Say how many lines contain the word "from" and give no other text.

==== PROVIDED MATERIAL ====

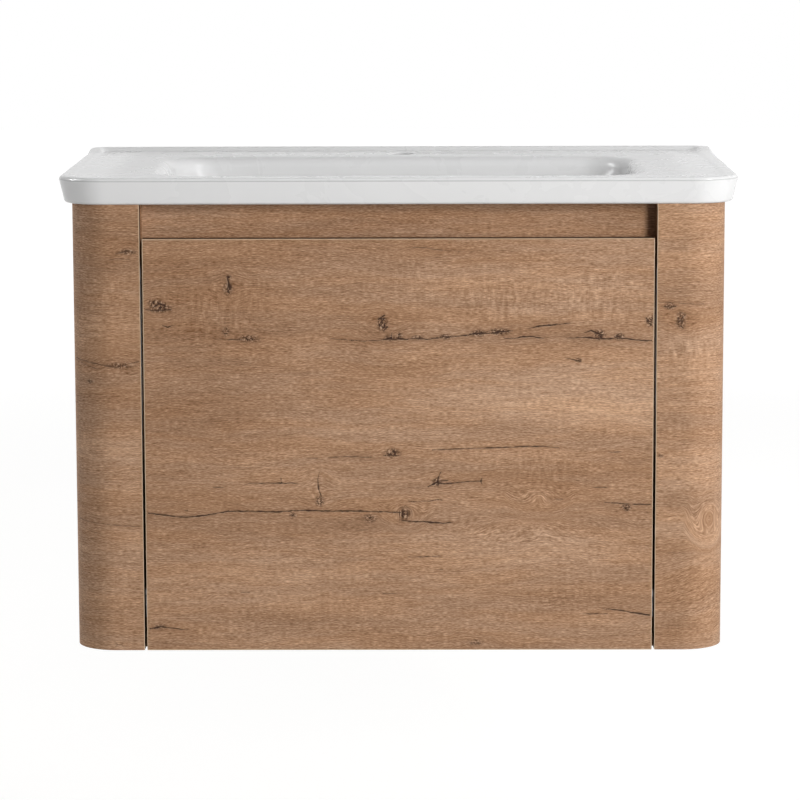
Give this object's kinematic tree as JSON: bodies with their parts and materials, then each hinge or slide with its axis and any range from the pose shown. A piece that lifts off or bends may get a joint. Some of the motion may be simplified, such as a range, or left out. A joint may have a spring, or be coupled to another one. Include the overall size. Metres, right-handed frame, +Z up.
{
  "type": "wall-hung washbasin cabinet",
  "caption": "Floating vanity: wide ceramic basin with a tap hole over an oak-look cabinet with bent front corners and a deep soft-close drawer round a trap cut-out.",
  "frame": {"origin": "on the wall plane, at mid-width, in the middle of the four wall screws", "axes": "+X to the right seen from the front, +Y into the wall, +Z up"},
  "size_m": [0.81, 0.46, 0.574],
  "materials": {
    "oak_decor": "matte",
    "oak_edge": "matte",
    "white_board": "satin",
    "basin_glaze": "gloss",
    "galvanised_steel": "satin",
    "zinc_plated_steel": "satin",
    "grey_plastic": "matte",
    "dark_plastic": "matte",
    "bumper_rubber": "satin"
  },
  "bodies": {
    "cabinet": {"curved_side_left": "oak_decor", "curved_side_right": "oak_decor", "return_edge_bands": "oak_edge", "inner_side_left": "oak_decor", "inner_side_right": "oak_decor", "base_panel": "oak_decor", "top_filler_left": "white_board", "top_filler_right": "white_board", "rear_filler_left": "white_board", "rear_filler_right": "white_board", "recess_rail": "oak_decor", "rear_top_rail": "white_board", "rear_bottom_rail": "white_board", "cam_fittings": "zinc_plated_steel", "cam_bolts": "zinc_plated_steel", "base_screws": "zinc_plated_steel", "basin": "basin_glaze", "hanger_housing_left": "grey_plastic", "hanger_housing_right": "grey_plastic", "hanger_housing_screws": "zinc_plated_steel", "runner_cabinet_left": "galvanised_steel", "runner_cabinet_right": "galvanised_steel", "runner_screws": "zinc_plated_steel", "soft_close_left": "grey_plastic", "soft_close_right": "grey_plastic", "front_bumpers": "bumper_rubber"},
    "drawer": {"drawer_front": "oak_decor", "front_edge_band": "oak_edge", "front_bracket_left": "galvanised_steel", "front_bracket_right": "galvanised_steel", "front_screws": "zinc_plated_steel", "drawer_side_left": "white_board", "drawer_side_right": "white_board", "drawer_bottom": "white_board", "drawer_back_left": "white_board", "drawer_back_right": "white_board", "well_cheek_left": "white_board", "well_cheek_right": "white_board", "well_front": "white_board", "box_screws": "zinc_plated_steel", "runner_drawer_left": "galvanised_steel", "runner_drawer_right": "galvanised_steel", "lock_clip_left": "grey_plastic", "lock_clip_right": "grey_plastic", "lever_pins": "zinc_plated_steel"},
    "middle_member_left": {"runner_middle_left": "galvanised_steel"},
    "lower_cage_left": {"cage_lower_left": "grey_plastic"},
    "upper_cage_left": {"cage_upper_left": "grey_plastic"},
    "lever_left": {"release_lever_left": "dark_plastic"},
    "hanger_left": {"hanger_hook_left": "zinc_plated_steel", "wall_plate_left": "zinc_plated_steel"},
    "adjuster_left": {"height_screw_left": "zinc_plated_steel"},
    "middle_member_right": {"runner_middle_right": "galvanised_steel"},
    "lower_cage_right": {"cage_lower_right": "grey_plastic"},
    "upper_cage_right": {"cage_upper_right": "grey_plastic"},
    "lever_right": {"release_lever_right": "dark_plastic"},
    "hanger_right": {"hanger_hook_right": "zinc_plated_steel", "wall_plate_right": "zinc_plated_steel"},
    "adjuster_right": {"height_screw_right": "zinc_plated_steel"}
  },
  "joints": [
    {"name": "drawer_slide", "type": "slide", "parent": "cabinet", "child": "drawer", "axis": [0, -1, 0], "range_m": [0, 0.35]},
    {"name": "middle_left_slide", "type": "slide", "parent": "cabinet", "child": "middle_member_left", "axis": [0, -1, 0], "range_m": [0, 0.175]},
    {"name": "lower_cage_left_slide", "type": "slide", "parent": "cabinet", "child": "lower_cage_left", "axis": [0, -1, 0], "range_m": [0, 0.0875]},
    {"name": "upper_cage_left_slide", "type": "slide", "parent": "cabinet", "child": "upper_cage_left", "axis": [0, -1, 0], "range_m": [0, 0.2625]},
    {"name": "release_left", "type": "hinge", "parent": "drawer", "child": "lever_left", "pos_m": [-0.2492, -0.386, -0.3866], "axis": [0, 0, 1], "range_deg": [0, 7], "stiffness_Nm_per_rad": 0.02},
    {"name": "height_screw_left_turn", "type": "hinge", "parent": "cabinet", "child": "adjuster_left", "pos_m": [-0.298, -0.103, 0.074], "axis": [0, 1, 0], "range_deg": [-1440, 1440]},
    {"name": "hanger_left_lift", "type": "slide", "parent": "cabinet", "child": "hanger_left", "axis": [0, 0, 1], "range_m": [-0.004, 0.004]},
    {"name": "middle_right_slide", "type": "slide", "parent": "cabinet", "child": "middle_member_right", "axis": [0, -1, 0], "range_m": [0, 0.175]},
    {"name": "lower_cage_right_slide", "type": "slide", "parent": "cabinet", "child": "lower_cage_right", "axis": [0, -1, 0], "range_m": [0, 0.0875]},
    {"name": "upper_cage_right_slide", "type": "slide", "parent": "cabinet", "child": "upper_cage_right", "axis": [0, -1, 0], "range_m": [0, 0.2625]},
    {"name": "release_right", "type": "hinge", "parent": "drawer", "child": "lever_right", "pos_m": [0.2492, -0.386, -0.3866], "axis": [0, 0, -1], "range_deg": [0, 7], "stiffness_Nm_per_rad": 0.02},
    {"name": "height_screw_right_turn", "type": "hinge", "parent": "cabinet", "child": "adjuster_right", "pos_m": [0.298, -0.103, 0.074], "axis": [0, 1, 0], "range_deg": [-1440, 1440]},
    {"name": "hanger_right_lift", "type": "slide", "parent": "cabinet", "child": "hanger_right", "axis": [0, 0, 1], "range_m": [-0.004, 0.004]}
  ],
  "couplings": [
    {"joint": "middle_left_slide", "follows": "drawer_slide", "ratio": 0.5},
    {"joint": "lower_cage_left_slide", "follows": "drawer_slide", "ratio": 0.25},
    {"joint": "upper_cage_left_slide", "follows": "drawer_slide", "ratio": 0.75},
    {"joint": "height_screw_left_turn", "follows": "hanger_left_lift", "rad_per_m": -6283.2},
    {"joint": "middle_right_slide", "follows": "drawer_slide", "ratio": 0.5},
    {"joint": "lower_cage_right_slide", "follows": "drawer_slide", "ratio": 0.25},
    {"joint": "upper_cage_right_slide", "follows": "drawer_slide", "ratio": 0.75},
    {"joint": "height_screw_right_turn", "follows": "hanger_right_lift", "rad_per_m": -6283.2}
  ]
}
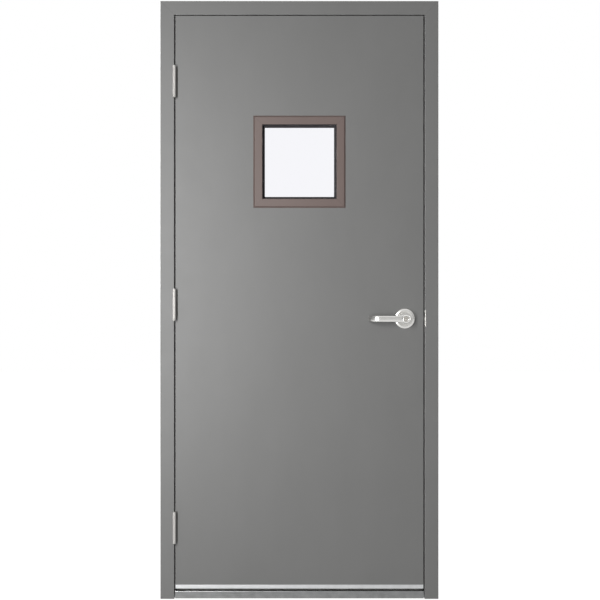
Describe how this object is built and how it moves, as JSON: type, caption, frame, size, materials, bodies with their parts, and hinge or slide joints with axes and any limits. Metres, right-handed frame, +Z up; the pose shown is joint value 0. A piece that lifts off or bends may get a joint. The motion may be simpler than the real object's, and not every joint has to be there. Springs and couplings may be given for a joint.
{
  "type": "hollow metal door with a vision lite and frame",
  "caption": "Grey steel door with a small square glass lite and a lever lock, hung on butt hinges in its welded steel frame.",
  "frame": {"origin": "middle of the opening's width and of the frame's depth, at the floor: the centre of the floor bolts' pattern", "axes": "+Z up the jambs, +Y through the wall away from the side that the door opens to, +X from the hinges to the lock"},
  "size_m": [1.016, 0.2114, 2.1844],
  "materials": {
    "frame_paint": "semi-gloss grey paint",
    "door_paint": "semi-gloss grey paint",
    "bronze_paint": "satin bronze paint",
    "primed_steel": "grey primer",
    "zinc": "zinc plated",
    "satin_steel": "satin chrome plate",
    "satin_cast": "satin chrome plate",
    "satin_brass": "satin chrome plated brass",
    "screws": "plated steel",
    "mill_aluminium": "mill finish",
    "worn_aluminium": "mill finish, dulled by feet",
    "glass": "clear float glass",
    "black_tape": "matte glazing tape",
    "black_rubber": "matte rubber",
    "grey_rubber": "matte rubber"
  },
  "bodies": {
    "frame": {"hinge_jamb": "frame_paint", "strike_jamb": "frame_paint", "frame_head": "frame_paint", "frame_hinge_plates": "primed_steel", "strike_reinforcement": "primed_steel", "hinge_jamb_anchors": "zinc", "strike_jamb_anchors": "zinc", "floor_anchors": "zinc", "threshold": "worn_aluminium", "strike_plate": "satin_steel", "strike_screws": "screws", "strike_box": "primed_steel", "silencers": "grey_rubber", "frame_leaf_top": "satin_steel", "frame_leaf_middle": "satin_steel", "frame_leaf_bottom": "satin_steel", "hinge_pin_top": "satin_steel", "hinge_pin_middle": "satin_steel", "hinge_pin_bottom": "satin_steel", "hinge_end_plugs": "satin_steel", "frame_leaf_screws": "screws"},
    "door": {"door_front_skin": "door_paint", "door_back_skin": "door_paint", "door_top_channel": "door_paint", "door_bottom_channel": "door_paint", "door_stiffeners": "primed_steel", "lite_channels": "primed_steel", "door_hinge_plates": "primed_steel", "lock_reinforcement": "primed_steel", "lite_frame_front": "bronze_paint", "lite_frame_back": "bronze_paint", "lite_screws": "screws", "glass_pane": "glass", "glazing_tape_front": "black_tape", "glazing_tape_back": "black_tape", "setting_blocks": "black_rubber", "door_shoe": "mill_aluminium", "door_shoe_seal": "grey_rubber", "door_shoe_screws": "screws", "door_leaf_top": "satin_steel", "door_leaf_middle": "satin_steel", "door_leaf_bottom": "satin_steel", "door_leaf_screws": "screws", "outside_rose": "satin_steel", "inside_rose": "satin_steel", "lock_chassis": "zinc", "lock_bolts": "screws", "latch_tube": "zinc", "latch_faceplate": "satin_steel", "faceplate_screws": "screws"},
    "outside_lever_set": {"outside_lever": "satin_cast", "outside_spindle": "zinc", "key_cylinder": "satin_brass"},
    "key_plug_set": {"key_plug": "satin_brass"},
    "inside_lever_set": {"inside_lever": "satin_cast", "inside_spindle": "zinc"},
    "turn_button_set": {"turn_button": "satin_steel"},
    "latch": {"latch_bolt": "satin_steel"}
  },
  "joints": [
    {"name": "door_swing", "type": "hinge", "parent": "frame", "child": "door", "pos_m": [-0.4556, -0.09045, 1.0753], "axis": [0, 0, -1], "range_deg": [0, 170]},
    {"name": "outside_lever_turn", "type": "hinge", "parent": "door", "child": "outside_lever_set", "pos_m": [0.38415, -0.0714, 1.0239], "axis": [0, -1, 0], "range_deg": [0, 50], "stiffness_Nm_per_rad": 1.5, "springref_deg": -28.65},
    {"name": "inside_lever_turn", "type": "hinge", "parent": "door", "child": "inside_lever_set", "pos_m": [0.38415, -0.02695, 1.0239], "axis": [0, -1, 0], "range_deg": [0, 50], "stiffness_Nm_per_rad": 1.5, "springref_deg": -28.65},
    {"name": "latch_slide", "type": "slide", "parent": "door", "child": "latch", "axis": [-1, 0, 0], "range_m": [0, 0.0127]},
    {"name": "key_plug_turn", "type": "hinge", "parent": "outside_lever_set", "child": "key_plug_set", "pos_m": [0.38415, -0.138, 1.0239], "axis": [0, -1, 0], "range_deg": [-90, 90]},
    {"name": "turn_button_turn", "type": "hinge", "parent": "inside_lever_set", "child": "turn_button_set", "pos_m": [0.38415, 0.042, 1.0239], "axis": [0, 1, 0], "range_deg": [0, 90]}
  ],
  "couplings": [
    {"joint": "latch_slide", "follows": "outside_lever_turn", "m_per_rad": 0.01455}
  ]
}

====

*FULL OUTPUT*. 3